Service timeouts scenarios are highly likely with higher DPI settings, please change the OCR_SERVICE_TESSERACT_TIMEOUT to higher values if you are experiencing response timeouts. Conversion timeouts are also likely, please change the OCR_SERVICE_LIBRE_OFFICE_PROCESS_TIMEOUT in this case.

Below are some sample scenarios you might come across.

Docs with high page count

If your documents are composed of a large number of pages (10+) it is suggested that you limit your self to a lower number of services (depending on the resources available), as an example, for a machine with 64 cores you could could attempt to run 4 service instances, each service having access to at most 8 cores. Of course, the performance also depends on what kind of document you are ocr-ing, if it is a large scale image you might not get the same text quality with only the default 200 dpi image rendering enabled, and so you would need to increase you dpi and thus increasing the quality and also the processing time, you may wish to lower the number of services in this case and increase the core count.

Single page docs

This is a reasonable scenarion in which you can benefit from having as many services as possible, and limiting each service to 1 core OCR_SERVICE_CPU_THREADS = OCR_SERVICE_CONVERTER_THREADS = 1 . Spin up as many services as you want, each service will only use one CPU.

Images

Since images do not go through the doc conversion process, you can run one container service with a higher number of web request threads, set OCR_WEB_SERVICE_THREADS to a desired number, it should be no greater than the number of cores on the machine, and set ocr + converter threads to be the equal to OCR_SERVICE_CPU_THREADS = OCR_SERVICE_CONVERTER_THREADS = CPU_COUT / OCR_WEB_SERVICE_THREADS, so for 16 cores and OCR_WEB_SERVICE_THREADS = 16 you would want OCR_SERVICE_CPU_THREADS = OCR_SERVICE_CONVERTER_THREADS = 1 .

Config variables

These are the config variables declared in config.py.

TESSDATA_PREFIX - default "/usr/share/tessdata", this is the path to the Tesseract model, by default the model within the Docker container is Tesseract Fast (https://github.com/tesseract-ocr/tessdata_fast), if you wish to change it for better results please go to https://github.com/tesseract-ocr/tessdata_best , download the zip from the release, extract it and change the path, don't forget to mount that folder on the container if you are using Docker.

OCR_SERVICE_TESSERACT_LANG - default "eng+lat", language we are trying to ocr, only English is tested within the unittest, therefore expect variable results with anything else

OCR_WEB_SERVICE_WORKER_CLASS - default "gthread", "gthread" is best if you use multiple threads per worker, if you are only using 1 worker and 1 thread, max performance is achieved with "sync", note that with "sync" you can only ever have one thread per worker, the       "OCR_WEB_SERVICE_THREADS" will be ignored.
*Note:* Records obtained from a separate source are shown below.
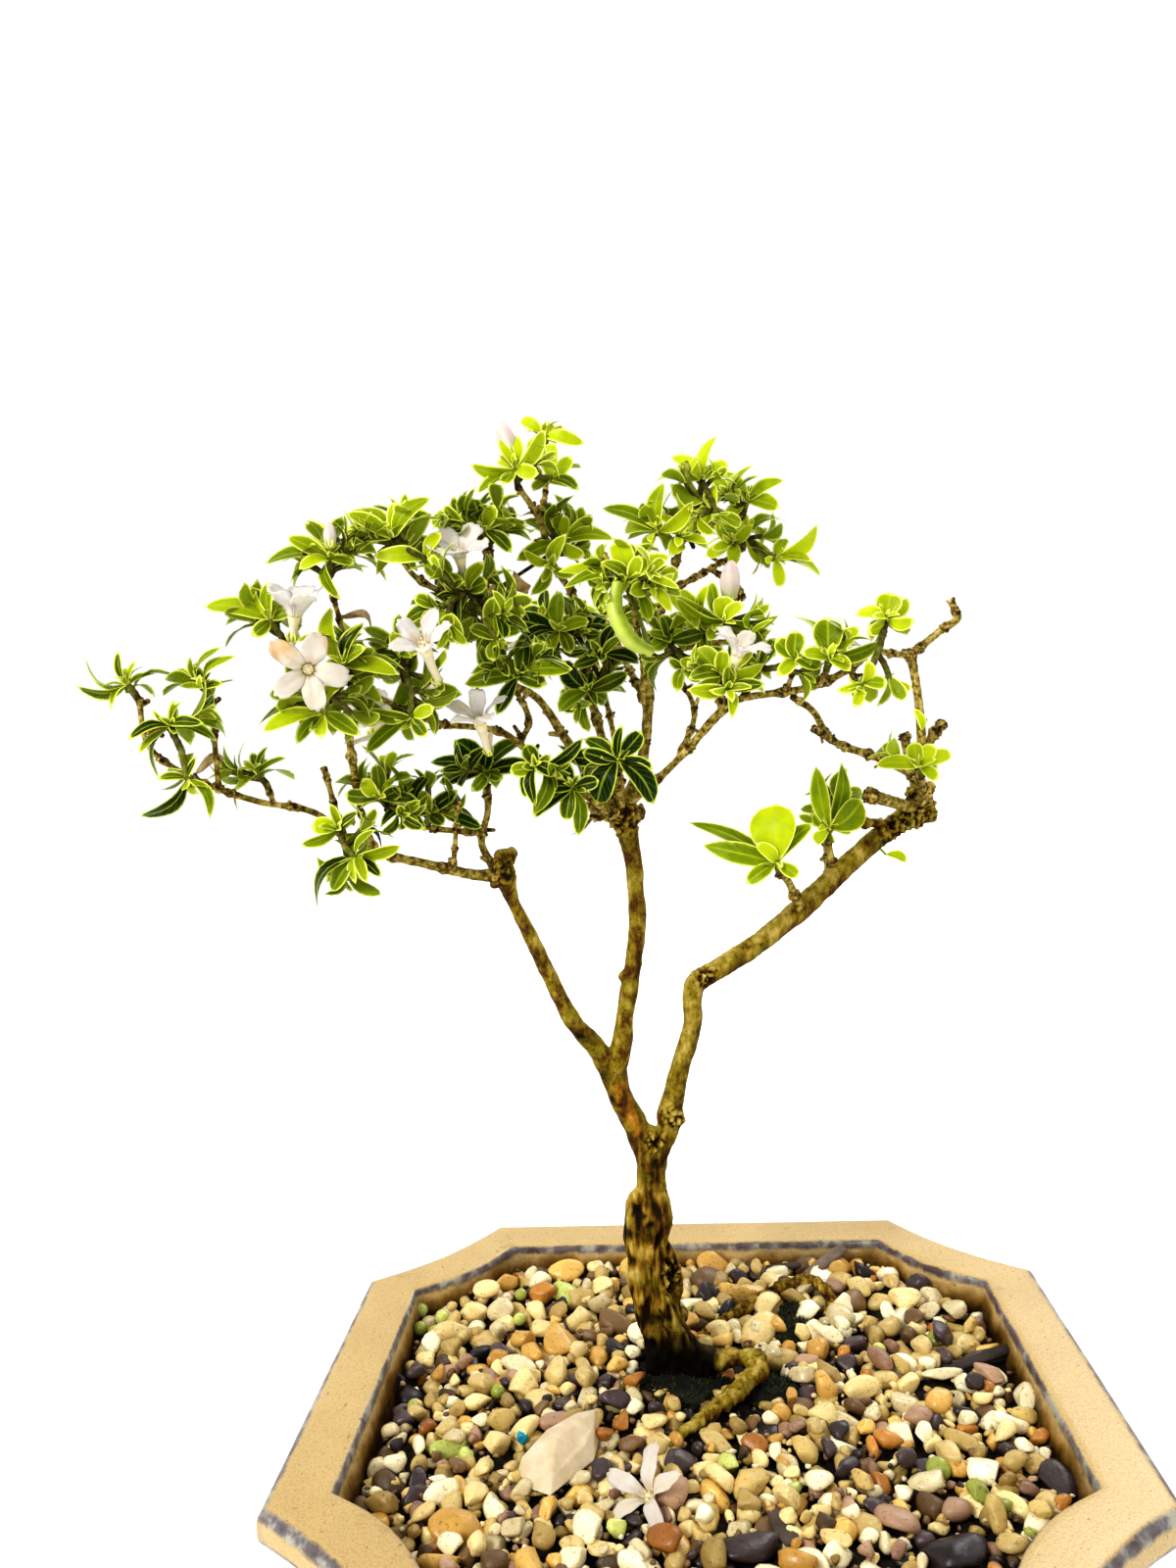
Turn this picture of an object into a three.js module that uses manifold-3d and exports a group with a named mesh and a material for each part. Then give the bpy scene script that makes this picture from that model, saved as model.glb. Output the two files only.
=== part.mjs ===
// Serissa bonsai in a glazed cut-corner pot.
// Millimetres, +Z up. The origin lies under the middle of the whole plant and pot, level with the feet.
// The sizes and routes below are laid in the pot's own frame, whose middle is the middle of the pot.

import * as THREE from 'three';
import { mergeVertices } from 'three/addons/utils/BufferGeometryUtils.js';
import Module from 'manifold-3d';

const wasm = await Module();
wasm.setup();

// ---------------------------------------------------------------- driving sizes

const gap = 0.3;                 // free space kept between touching pieces

// pot
const rimHalfWidth = 76;
const rimHalfDepth = 66;
const cornerCut = 27;            // leg of the cut corner, measured along each side
const cornerSag = 1.6;           // how far the cut corner bows inwards
const potHeight = 52;
const footHeight = 6;
const floorTop = 12;
const rimWidth = 12.5;           // flat top of the rim, lip to opening
const lipDepth = 6.5;            // height of the outer lip
const wallInsetTop = 6;          // outer wall under the lip, measured in from the lip
const wallInsetFoot = 13;
const footLength = 28;
const footWidth = 12;
const footX = 44;                // middles of the feet
const footY = 34;
const drainRadius = 6;
const drainX = 26;
const netSide = 18;              // square of netting over each drain hole
const netThickness = 0.8;

// filling
const soilTop = 41.5;
const gravelTop = 44;
const pebbleCount = 46;
const pebbleSize = 6.6;          // half length of an average pebble
const pebbleReachX = 60;         // how far the pebbles spread from the middle
const pebbleReachY = 51;

// foliage
const bladeThickness = 0.75;
const firstRing = 0.34;          // where a blade's first and last cross-sections lie along it
const lastRing = 0.74;
const smallLeaf = 7.1;           // shorter leaves have one cross-section, broader ones three
const broadLeaf = 4;
const shootRadius = 0.55;
const knobRadius = 1.15;         // crowded leaf bases at the end of a shoot
const petalCount = 5;

// ---------------------------------------------------------------- seeded random numbers

function makeRandom(seed) {
  let state = seed;
  return (low, high) => {
    state = (state * 1664525 + 1013904223) % 4294967296;
    return low + (high - low) * state / 4294967296;
  };
}

// ---------------------------------------------------------------- solids

function toSolid(geometry) {
  const bare = geometry.clone();
  bare.deleteAttribute('normal');
  bare.deleteAttribute('uv');
  const merged = mergeVertices(bare, 1e-4);
  return new wasm.Manifold(new wasm.Mesh({
    numProp: 3,
    vertProperties: new Float32Array(merged.attributes.position.array),
    triVerts: new Uint32Array(merged.index.array),
  }));
}

function toGeometry(solid) {
  const mesh = solid.getMesh();
  const geometry = new THREE.BufferGeometry();
  const places = new Float32Array(mesh.vertProperties);
  geometry.setAttribute('position', new THREE.BufferAttribute(places, 3));
  geometry.setIndex(new THREE.BufferAttribute(new Uint32Array(mesh.triVerts), 1));
  geometry.computeVertexNormals();
  return geometry;
}

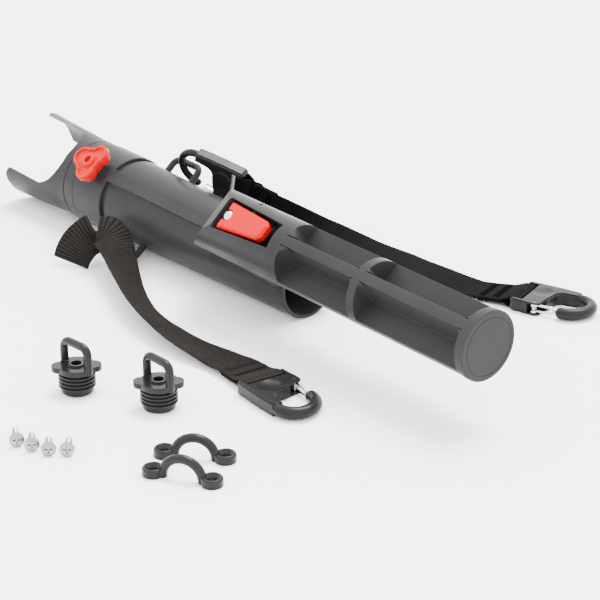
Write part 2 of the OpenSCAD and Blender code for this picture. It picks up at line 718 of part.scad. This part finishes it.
rod_tube();
mouth_collar();
latch_block();
mounting_post();
post_end_cap();
front_bail();
back_bail();
clamp_knob();
knob_stud();
stud_insert();
release_lever();
lever_pin();
lock_plunger();
plunger_ring();
plunger_spring();
spring_cap();
back_inner_hook();
back_inner_gate();
back_inner_pin();
back_inner_spring();
back_outer_hook();
back_outer_gate();
back_outer_pin();
back_outer_spring();
front_hook();
front_gate();
front_pin();
front_spring();
back_web();
front_web();
eye_plug_left();
eye_plug_right();
pad_eye_back();
pad_eye_front();
pad_eye_screws();
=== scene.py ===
"""Looks of the fishing rod holder, its tethers and its loose fittings."""
import math

import bmesh
import bpy
import numpy as np
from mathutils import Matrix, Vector


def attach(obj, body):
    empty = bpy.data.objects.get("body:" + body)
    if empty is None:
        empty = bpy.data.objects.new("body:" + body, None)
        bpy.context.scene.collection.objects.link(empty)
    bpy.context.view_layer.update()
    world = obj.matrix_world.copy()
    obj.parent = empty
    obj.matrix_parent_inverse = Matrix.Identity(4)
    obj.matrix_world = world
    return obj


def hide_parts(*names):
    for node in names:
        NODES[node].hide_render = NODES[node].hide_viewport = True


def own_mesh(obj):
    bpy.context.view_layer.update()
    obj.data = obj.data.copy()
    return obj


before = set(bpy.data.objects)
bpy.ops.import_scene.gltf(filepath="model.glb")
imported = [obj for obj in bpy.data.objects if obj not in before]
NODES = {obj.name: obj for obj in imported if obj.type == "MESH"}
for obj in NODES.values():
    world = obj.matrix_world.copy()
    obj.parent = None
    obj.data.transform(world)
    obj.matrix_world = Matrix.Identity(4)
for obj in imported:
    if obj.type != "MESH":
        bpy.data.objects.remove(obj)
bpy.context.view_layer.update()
MM = 0.001

# ---- Camera -------------------------------------------------------------

CAMERA_AT = Vector((0.8656, -0.6206, 0.4859))
CAMERA_AZIMUTH = 48.79
CAMERA_ELEVATION = 23.66
CAMERA_LENS = 119.55


def make_camera():
    data = bpy.data.cameras.new("camera")
    data.sensor_width = 36
    data.lens = CAMERA_LENS
    data.clip_start = 0.05
    data.clip_end = 20
    camera = bpy.data.objects.new("camera", data)
    bpy.context.collection.objects.link(camera)
    camera.location = CAMERA_AT
    azimuth = math.radians(CAMERA_AZIMUTH)
    elevation = math.radians(CAMERA_ELEVATION)
    back = Vector((
        math.sin(azimuth) * math.cos(elevation),
        -math.cos(azimuth) * math.cos(elevation),
        math.sin(elevation),
    ))
    camera.rotation_mode = "QUATERNION"
    camera.rotation_quaternion = (-back).to_track_quat("-Z", "Y")
    bpy.context.scene.camera = camera


make_camera()

# ---- Webbing --------------------------------------------------------------
# Route points are (x, y, z, wx, wy, wz) in millimetres: a place on the middle
# line, and the direction that the webbing's width points there.

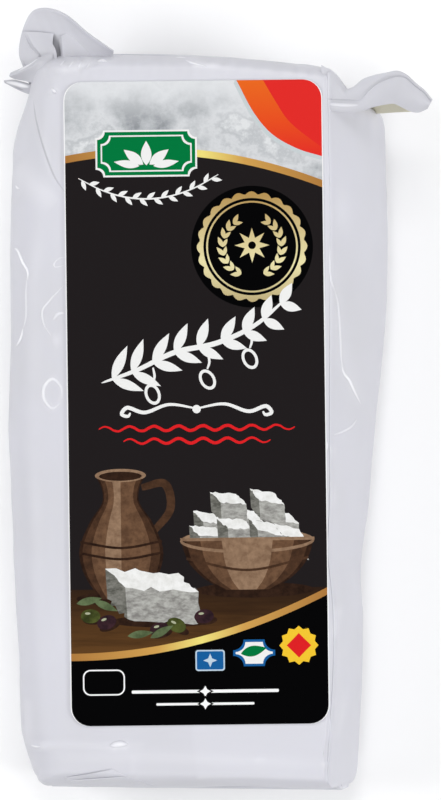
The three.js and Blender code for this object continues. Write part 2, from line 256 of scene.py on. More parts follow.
# Ridges, pointed at both ends: path, height, width
RIDGES = (
    # the right side's bulge: down from the front's edge, over its corner and back
    ([(38.6, 49), (41.7, 23), (45.1, 10.1), (48.3, 4.3)], 0.2, 2.4),
    # the crease from the label up to the left ear
    ([(-46.9, 92), (-45.6, 85), (-43.5, 78), (-39.6, 66), (-37.4, 60)], 0.15, 1.2),
    ([(-51.6, 73.7), (-45.7, 67.1), (-40, 61.4)], -0.5, 3.5),
    # along the foot, and its corners
    ([(-40, -96.6), (-13, -96.2), (12, -97.4), (37, -98.4)], 0.3, 1.6),
    ([(-48, -93.2), (-36, -92.9), (-24, -93.2), (-14, -93)], 0.35, 0.8),
    ([(-17.5, -93.2), (-17.2, -98), (-17, -104)], 0.2, 0.8),
    ([(-48, -80), (-47.7, -87), (-47, -93.4)], 0.35, 1.2),
    ([(43.4, -78), (42.4, -84), (40.2, -91.5)], 0.4, 1.6),
    ([(41.4, -53), (40.6, -58), (39.2, -63)], 0.3, 1.4),
    # along the top
    ([(-41.8, 101), (-37, 100), (-31, 101.6), (-24, 105)], -0.6, 1.1),
    ([(-39.5, 104.4), (-35, 104.8), (-29, 104.6)], 0.5, 0.9),
    ([(-2, 104.6), (-1.4, 103), (3, 101.4), (8, 101.6)], 0.5, 0.8),
    # under the right ear
    ([(37.6, 88.6), (42, 88.2), (46, 87.6)], -0.35, 1.2),
)

# On the ends, which are 1 and -1, as seen from there: across the pack, and height above the floor
END_RIDGES = (
    (1, [(-44, 40), (-30, 33), (-14, 29), (0, 28)], 0.6, 1.3),
    (1, [(-45, 8), (-33, 14), (-20, 18), (-6, 19)], 0.6, 1.3),
    (1, [(36, 40), (26, 31), (12, 27)], 0.6, 1.3),
    (1, [(48, 10), (36, 14), (22, 18)], 0.6, 1.3),
    (-1, [(-40, 38), (-30, 31), (-18, 28)], 0.6, 1.3),
    (-1, [(-42, 7), (-32, 12), (-18, 15)], 0.6, 1.3),
    (-1, [(38, 38), (30, 31), (16, 28)], 0.6, 1.3),
    (-1, [(38, 14), (41, 22), (43, 30)], 1.2, 2.5),
    (-1, [(42, 8), (30, 12), (16, 15)], 0.6, 1.3),
)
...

OCR_WEB_SERVICE_THREADS - default 1, this is specifically used by the web service, this can now be set to a value greater than 1 to allow multiple requests to process at the same time, of course, with split CPU resources,see OCR-ing scenarios section above

OCR_SERVICE_LOG_LEVEL - default 40, possible values : 50 - CRITICAL, 40 - ERROR, 30 - WARNING, 20 - INFO, 10 - DEBUG, 0 - NOTSET

OCR_SERVICE_PORT - default 8090

OCR_SERVICE_TESSERACT_TIMEOUT - default 360 seconds, how much should we wait to OCR a document's image (not the doc itself) before timing out and cancelling the request

OCR_SERVICE_TESSERACT_NICE - default -18, this is just for Linux systems, we need a high priority for our service so it gets prioritized, -19 is the highest possible, lowest is 0 -> +∞

OCR_SERVICE_TESSERACT_CUSTOM_CONFIG_FLAGS - extra parameters that you might want to pass to tesseract

OCR_SERVICE_CPU_THREADS - defaults to whatever the core count on the machine is divided by OCR_WEB_SERVICE_THREADS , this variable is used by tesseract, each web thread will get access to a limited amount of CPUS so that resources are spread evenly

OCR_SERVICE_CONVERTER_THREADS - defaults to whatever the core count on the machine is, this variable is used for converting pdf docs to images

OCR_SERVICE_IMAGE_DPI - default 200 DPI, tesseract image DPI rendering resolution, higher values might mean better text quality at the cost of processing speed

OCR_SERVICE_LIBRE_OFFICE_PROCESS_TIMEOUT - default 10 seconds, used for converting docs to pdf.